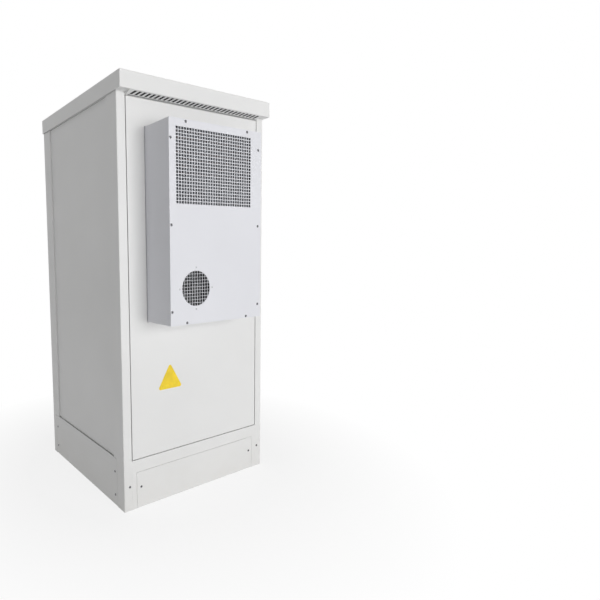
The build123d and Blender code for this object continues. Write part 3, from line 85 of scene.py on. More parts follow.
def colour_property(label, about, default):
    """A colour that a user can change."""
    return FloatVectorProperty(
        name=label, description=about, subtype="COLOR", size=3, min=0.0, max=1.0, default=default
    )


def length_property(label, about, default):
    """A length in metres that a user can change."""
    return FloatProperty(
        name=label, description=about, unit="LENGTH", min=0.0, precision=4, default=default
    )


def share_property(label, about, default, low=0.2, high=0.95):
    """A share that a user can change."""
    return FloatProperty(
        name=label, description=about, subtype="FACTOR", min=low, max=high, default=default
    )


def count_property(label, about, default):
    """A number of holes or slots that a user can change."""
    return IntProperty(name=label, description=about, min=4, max=60, default=default)


def angle_property(label, about, degrees):
    """An angle that a user can change."""
    return FloatProperty(name=label, description=about, unit="ROTATION", default=radians(degrees))


def level_property(label, about, default, unit="NONE"):
    """A power, level or focal length that a user can change."""
    return FloatProperty(name=label, description=about, unit=unit, min=0.0, default=default)


class CabinetFinishes(bpy.types.PropertyGroup):
    """Colours and surface detail of the finishes."""

    cabinet_paint: colour_property("Cabinet paint", "Coat of body and door", (0.745, 0.745, 0.74))
    unit_paint: colour_property("Unit paint", "Coat of the cooling unit", (0.695, 0.70, 0.735))
    galvanised: colour_property("Galvanised steel", "Heavy sheet of the base", (0.66, 0.665, 0.66))
    zinc: colour_property("Zinc plating", "Plated rails, arms and braces", (0.66, 0.67, 0.67))
    yellow_zinc: colour_property("Yellow zinc", "Yellow passivated plating", (0.66, 0.53, 0.25))
    steel: colour_property("Plated steel", "Hinges, lock rods and gear", (0.50, 0.51, 0.52))
    # Oiled steel of the hinge pins; on the unit cover and plinth screws this dark colour is painted
    # shade over bright steel heads
    pin_steel: colour_property("Oiled steel", "Hinge pins and dark screws", (0.16, 0.16, 0.17))
    # Black of the seals; it also colours the sheet behind the vent slots, as painted shade there
    foam: colour_property("Foam", "Closed-cell seals", (0.018, 0.018, 0.019))
    rubber: colour_property("Rubber", "Cable entries", (0.012, 0.012, 0.012))
    # Also colours the wire rings behind the fans, as painted shade there
    black_plastic: colour_property("Black plastic", "Lock and fan parts", (0.016, 0.016, 0.017))
    white_plastic: colour_property("White strip", "Perforated cable strip", (0.72, 0.72, 0.70))
    green_plastic: colour_property("Green plastic", "Plug-in terminals", (0.02, 0.22, 0.06))
    lamp_plastic: colour_property("Lamp cover", "Cover of the ceiling lamp", (0.80, 0.80, 0.78))
    fin_metal: colour_property("Coil fins", "Thin aluminium fins", (0.50, 0.53, 0.57))
    display: colour_property("Display", "Glass of the controller's display", (0.012, 0.016, 0.02))
    copper: colour_property("Copper", "Tubes and pipes of the coils", (0.72, 0.36, 0.22))
    lock_metal: colour_property("Lock metal", "Bright-plated lock parts", (0.66, 0.65, 0.62))
    enamel: colour_property("Black enamel", "Compressor can", (0.02, 0.02, 0.022))
    liner: colour_property("Door liner", "Inner panel of the door", (0.74, 0.74, 0.72))
    yellow_plate: colour_property("Yellow plate", "Blank triangular plate", (0.83, 0.60, 0.015))
    grain: share_property("Powder grain", "Depth of the coat's texture, 1 as real", 1.0, 0.0, 3.0)
    edge_round: length_property("Edge rounding", "Rounding of sheet edges under their coat", 0.0005)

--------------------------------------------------

Copy out all of the data exactly, leaving nothing out.

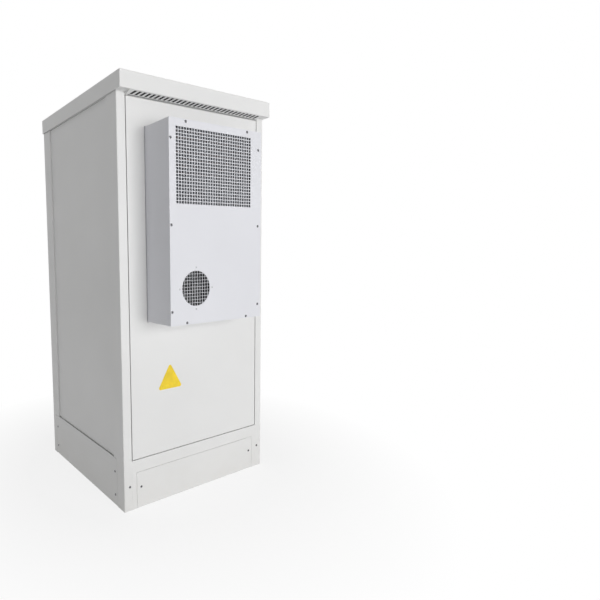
The build123d and Blender code for this object continues. Write part 3, from line 85 of scene.py on. More parts follow.
def colour_property(label, about, default):
    """A colour that a user can change."""
    return FloatVectorProperty(
        name=label, description=about, subtype="COLOR", size=3, min=0.0, max=1.0, default=default
    )


def length_property(label, about, default):
    """A length in metres that a user can change."""
    return FloatProperty(
        name=label, description=about, unit="LENGTH", min=0.0, precision=4, default=default
    )


def share_property(label, about, default, low=0.2, high=0.95):
    """A share that a user can change."""
    return FloatProperty(
        name=label, description=about, subtype="FACTOR", min=low, max=high, default=default
    )


def count_property(label, about, default):
    """A number of holes or slots that a user can change."""
    return IntProperty(name=label, description=about, min=4, max=60, default=default)


def angle_property(label, about, degrees):
    """An angle that a user can change."""
    return FloatProperty(name=label, description=about, unit="ROTATION", default=radians(degrees))


def level_property(label, about, default, unit="NONE"):
    """A power, level or focal length that a user can change."""
    return FloatProperty(name=label, description=about, unit=unit, min=0.0, default=default)


class CabinetFinishes(bpy.types.PropertyGroup):
    """Colours and surface detail of the finishes."""

    cabinet_paint: colour_property("Cabinet paint", "Coat of body and door", (0.745, 0.745, 0.74))
    unit_paint: colour_property("Unit paint", "Coat of the cooling unit", (0.695, 0.70, 0.735))
    galvanised: colour_property("Galvanised steel", "Heavy sheet of the base", (0.66, 0.665, 0.66))
    zinc: colour_property("Zinc plating", "Plated rails, arms and braces", (0.66, 0.67, 0.67))
    yellow_zinc: colour_property("Yellow zinc", "Yellow passivated plating", (0.66, 0.53, 0.25))
    steel: colour_property("Plated steel", "Hinges, lock rods and gear", (0.50, 0.51, 0.52))
    # Oiled steel of the hinge pins; on the unit cover and plinth screws this dark colour is painted
    # shade over bright steel heads
    pin_steel: colour_property("Oiled steel", "Hinge pins and dark screws", (0.16, 0.16, 0.17))
    # Black of the seals; it also colours the sheet behind the vent slots, as painted shade there
    foam: colour_property("Foam", "Closed-cell seals", (0.018, 0.018, 0.019))
    rubber: colour_property("Rubber", "Cable entries", (0.012, 0.012, 0.012))
    # Also colours the wire rings behind the fans, as painted shade there
    black_plastic: colour_property("Black plastic", "Lock and fan parts", (0.016, 0.016, 0.017))
    white_plastic: colour_property("White strip", "Perforated cable strip", (0.72, 0.72, 0.70))
    green_plastic: colour_property("Green plastic", "Plug-in terminals", (0.02, 0.22, 0.06))
    lamp_plastic: colour_property("Lamp cover", "Cover of the ceiling lamp", (0.80, 0.80, 0.78))
    fin_metal: colour_property("Coil fins", "Thin aluminium fins", (0.50, 0.53, 0.57))
    display: colour_property("Display", "Glass of the controller's display", (0.012, 0.016, 0.02))
    copper: colour_property("Copper", "Tubes and pipes of the coils", (0.72, 0.36, 0.22))
    lock_metal: colour_property("Lock metal", "Bright-plated lock parts", (0.66, 0.65, 0.62))
    enamel: colour_property("Black enamel", "Compressor can", (0.02, 0.02, 0.022))
    liner: colour_property("Door liner", "Inner panel of the door", (0.74, 0.74, 0.72))
    yellow_plate: colour_property("Yellow plate", "Blank triangular plate", (0.83, 0.60, 0.015))
    grain: share_property("Powder grain", "Depth of the coat's texture, 1 as real", 1.0, 0.0, 3.0)
    edge_round: length_property("Edge rounding", "Rounding of sheet edges under their coat", 0.0005)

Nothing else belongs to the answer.